“Strive to learn before you die, from what you run, and to, and why.” Unsplash

Robert Kinghorn: It’s all about the ‘to’ and ‘why’

  • February 1, 2020

I was driving to Nova Scotia with my wife Ria several years ago when we stopped at a garden centre. Since I cannot tell a weed from a wallflower, I hung out in the knickknack section where people can find garden signs that say things like, “I don’t remember planting this.”

There were also fridge magnets that contain wit and wisdom. One had a saying attributed to James Thurber: “Strive to learn before you die, from what you run, and to, and why.”

This is a challenge for all of us on our spiritual journey, but it has heightened meaning as I encounter people running from deep scars of childhood and into the arms of lifestyles that promise joy but often end in despair. For these people, hope often comes through someone who believes in them and who can reawaken their inherent nobility. 

Justine was a resident of a shelter but had never been involved in drugs. I met her on the street wandering aimlessly. Her middle-aged face brightened a little as I said “Hello” and her soft and hesitant speech made me crane my head to hear the whisper of her voice. 

It soon became clear what Justine was running from.
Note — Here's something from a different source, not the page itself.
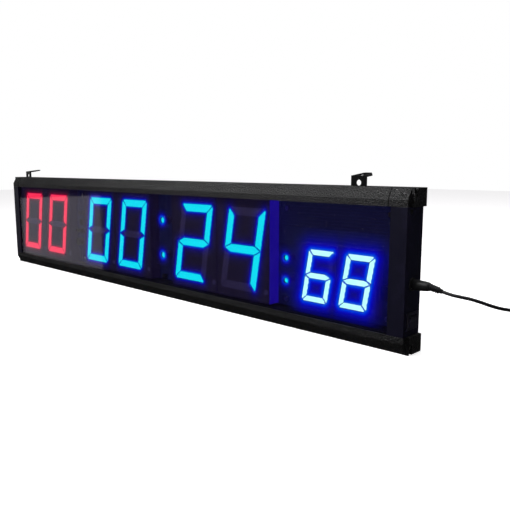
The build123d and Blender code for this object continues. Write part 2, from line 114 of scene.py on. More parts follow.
class Finish:
    def __init__(self, name):
        self.material = bpy.data.materials.new(name)
        self.material.use_nodes = True
        self.tree = self.material.node_tree
        self.tree.nodes.clear()
        self.surface = self.node("ShaderNodeBsdfPrincipled")
        end = self.node("ShaderNodeOutputMaterial")
        self.tree.links.new(self.surface.outputs[0], end.inputs[0])
        self.coordinates = self.node("ShaderNodeTexCoord").outputs["Object"]

    def node(self, kind, settings=None, inputs=None):
        made = self.tree.nodes.new(kind)
        for key, value in (settings or {}).items():
            if key == "stops":
                ramp = made.color_ramp
                while len(ramp.elements) < len(value):
                    ramp.elements.new(0.5)
                for element, (place, colour) in zip(ramp.elements, value):
                    element.position = place
                    element.color = (*colour, 1.0)
            else:
                setattr(made, key, value)
        for key, value in (inputs or {}).items():
            self.feed(made.inputs[key], value)
        return made

    def feed(self, socket, value):
        if isinstance(value, Wire):
            self.tree.links.new(value.socket, socket)
        elif isinstance(value, bpy.types.NodeSocket):
            self.tree.links.new(value, socket)
        elif isinstance(value, (tuple, list)) and len(value) == 3 and socket.type == "RGBA":
            socket.default_value = (*value, 1.0)
        else:
            socket.default_value = value

    def stretched(self, x, y, z):
        made = self.node("ShaderNodeMapping", {}, {"Vector": self.coordinates, "Scale": (x, y, z)})
        return made.outputs[0]

    def noise(self, scale, detail=3.0, roughness=0.5, vector=None):
        made = self.node("ShaderNodeTexNoise", {}, {"Vector": vector or self.coordinates, "Scale": scale,
                                                   "Detail": detail, "Roughness": roughness})
        return Wire(self, made.outputs[0])

    def cells(self, scale, feature="F1", output=0, vector=None):
        made = self.node("ShaderNodeTexVoronoi", {"feature": feature},
                         {"Vector": vector or self.coordinates, "Scale": scale})
        return Wire(self, made.outputs[output])

    def blend(self, amount, first, second):
        made = self.node("ShaderNodeMix", {"data_type": "RGBA"}, {0: amount, 6: first, 7: second})
        return made.outputs[2]

    def ramp(self, amount, *stops):
        return self.node("ShaderNodeValToRGB", {"stops": stops}, {0: amount}).outputs[0]

    def bump(self, height, distance, strength=1.0):
        made = self.node("ShaderNodeBump", {}, {"Height": height, "Distance": distance, "Strength": strength})
        return made.outputs[0]

    def attribute(self, name):
        return Wire(self, self.node("ShaderNodeAttribute", {"attribute_name": name}).outputs["Fac"])

    def set(self, **values):
        sockets = {socket.name.replace(" ", "").lower(): socket for socket in self.surface.inputs}
        for key, value in values.items():
            self.feed(sockets[key.lower()], value)
        return self


# ---------- finishes ----------
def powderCoat(name, light, dark, fleck):
    f = Finish(name)
    grain = f.noise(820, 2.0, 0.6)
    pits = f.cells(640)
    sparkle = f.cells(640, output=0).under(0.2) * grain.over(0.5)
    tone = f.ramp(grain, (0.35, dark), (0.7, light))
    f.set(baseColor=f.blend(sparkle * 0.7, tone, fleck),
          roughness=(0.30 + pits * 0.2 - sparkle * 0.1).clamp(),
          metallic=sparkle * 0.8, specularIorLevel=0.5,
          normal=f.bump(grain * 1.0 + pits * 0.7, 0.0011, 1.0))
    return f.material


def satinCoat(name, colour, rough=0.42):
    f = Finish(name)
    grain = f.noise(2200, 3.0)
    wear = f.noise(38, 4.0, 0.6)
    lifted = tuple(c * 1.9 + 0.002 for c in colour)
    f.set(baseColor=f.blend(wear.over(0.58) * grain * 0.5, colour, lifted),
          roughness=(rough + grain * 0.1 + wear * 0.12 - 0.08).clamp(), specularIorLevel=0.28,
          normal=f.bump(grain, 0.00008, 0.5))
    return f.material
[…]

Artistic and deeply in love with music and nature, she had worked for a radio station for many years until both her parents died in a car accident. Justine withdrew into introversion and poverty, and yet she still talked of God looking after her. 

She said to me one time, “When I want to meet God, I just go into the hothouses of Allan Gardens, and there among the beautiful flowers I know God is with me.” 

Another time, the God she was running to spoke to her heart as she looked in a shop window. 

“There were all sorts of beautiful items,” she said. “The ones on the top shelf were way too expensive for me, but on the bottom shelf were ones that I could afford. I just thought to myself that this is what life is like — there are things that I cannot have in life and things that I can, and I am content that God gives me the things that I need.” 

Justine had figured out the “from” and the “to” of the James Thurber saying, and she seemed to have a nascent grasp of the “why” as well.

Debra’s world was as far removed from Justine’s as could be imagined. Frequenting the streets of the “trans” community she was self-assured, vocal and looking for clients. She talked of a “confused sexuality” in her early life that she was no longer running from, and now she wanted to be baptized. She gave me her address and phone number and I arranged to meet with her to follow up. 

However, she was in and out of hospital for a while after that meeting and finally I wrote her a letter asking her to call me. 

Many weeks later three women were approaching on the other side of the road and one of them shouted, “Hi Deacon Robert.” I acknowledged her with a wave, and I shouted, “Have any of you seen Debra recently?” She said, “That’s me. I got your letter. Thank you.” 

I apologized for not recognizing her and told her I would meet up with her later. Next time we met on the street she excitedly told me she had started college and hoped to graduate and work in the drug addiction field. 

As we were talking, a car stopped and stared at us and I moved away to let them talk, but I heard Debra say angrily, “Have you never seen a ‘tran’ before?” 

After the car left, I hugged her and said, “Don’t worry, some of us love you.” 

Years later we met by chance in another part of the city. She told me she was clean, off the street and about to finish her social work degree, but the desire for baptism had evaporated. Debra was another woman who had much to run “from” and a vision of what she was running “to” but she was not quite ready to accept baptism and perhaps get a glimpse of the “why.”